Most readers, sooner or later, take one Urantia Book theme and create something — a work of art, a poem, a song or some form of literature. But then another reader might collect aluminum cans to sell, use the money to buy and place $10 library books. Some readers serve, and serve well, by simply living the teachings. I am convinced all readers are leaders, even if they do not think of themselves that way.
I think everyone who believes this book automatically becomes a leader of some sort. Several places in it there is a sentence about ascenders being both students and teachers — all the way to Paradise — and beyond. Teaching others is leading, but of course there is an art to it, and I am still a novice. Even so, reflecting on those four years, I did very much enjoy and feel compensated many fold for what I put in, because service is its own reward — even imperfect service.
Fully retired now and no longer serving on the ISB, I still spend about half my day on dissemination related projects. Not because I feel duty-bound, or want to do good, but because it is fun to be a part, no matter how small, of spreading Father’s updated word on this double defaulted, truth hungry world! It’s a unique and brief chance to serve on an evolutionary world, one we will never have again.

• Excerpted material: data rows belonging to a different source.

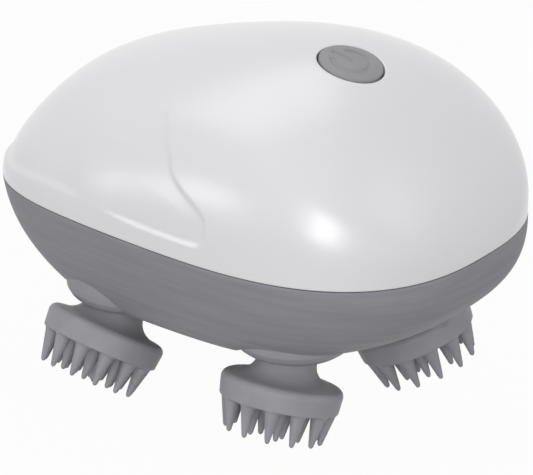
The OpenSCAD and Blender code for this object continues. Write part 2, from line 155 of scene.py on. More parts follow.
def lifted(bm, x=0, y=0, z=0):
    return placed(bm, Matrix.Translation((x, y, z)))


def as_object(bm, name):
    mesh = bpy.data.meshes.new(name)
    bm.to_mesh(mesh)
    bm.free()
    obj = bpy.data.objects.new(name, mesh)
    bpy.context.scene.collection.objects.link(obj)
    return obj


def applied(obj):
    """The object's mesh with its modifiers worked in, and the object gone."""
    bpy.context.view_layer.update()
    whole = obj.evaluated_get(bpy.context.evaluated_depsgraph_get())
    bm = bmesh.new()
    bm.from_mesh(whole.to_mesh())
    whole.to_mesh_clear()
    bpy.data.objects.remove(obj)
    return bm


def cut(bm, cutters):
    """bm without the cutters' volume."""
    obj, tool = as_object(bm, "work"), as_object(joined(cutters), "tool")
    cutting = obj.modifiers.new("cut", "BOOLEAN")
    cutting.operation = "DIFFERENCE"
    cutting.solver = "EXACT"
    cutting.use_self = True
    cutting.object = tool
    out = applied(obj)
    bpy.data.objects.remove(tool)
    return out


SHARP_EDGE = 38


def finished(bm, name, body, material, replaces):
    """A piece in metres at the seam's height, riding on its body. Edges that turn by more than
    SHARP_EDGE degrees stay sharp."""
    bmesh.ops.transform(bm, matrix=Matrix.Scale(MM, 4) @ Matrix.Translation((0, 0, SEAM)),
                        verts=bm.verts)
    for face in bm.faces:
        face.smooth = True
    obj = as_object(bm, name)
    obj.data.set_sharp_from_angle(angle=math.radians(SHARP_EDGE))
    obj.data.materials.append(material)
    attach(obj, body)
    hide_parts(*replaces)
    return obj


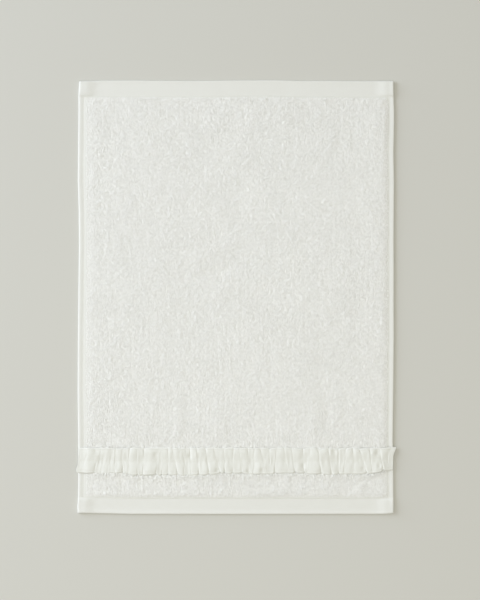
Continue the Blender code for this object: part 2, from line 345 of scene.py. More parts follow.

No one needs a title to lead, because leading is just acting in consonance with one’s inner creativity and outer need. Indeed, titles accrue from leading. So, please serve on my fellow Agondonters. Whether or not you see yourself as a leader, you will look back on this service someday and smile. Leading might be seen as a way to have cosmic fun, albeit sometimes quite challenging. I try to be fearless and wise, always try to listen to that flawless, unified, three-fold ministry going on inside, yet still realizing I will make mistakes and fall short. Try it. That is my advice for anyone thinking about if, how, where and when to lead, but the best advisor is within.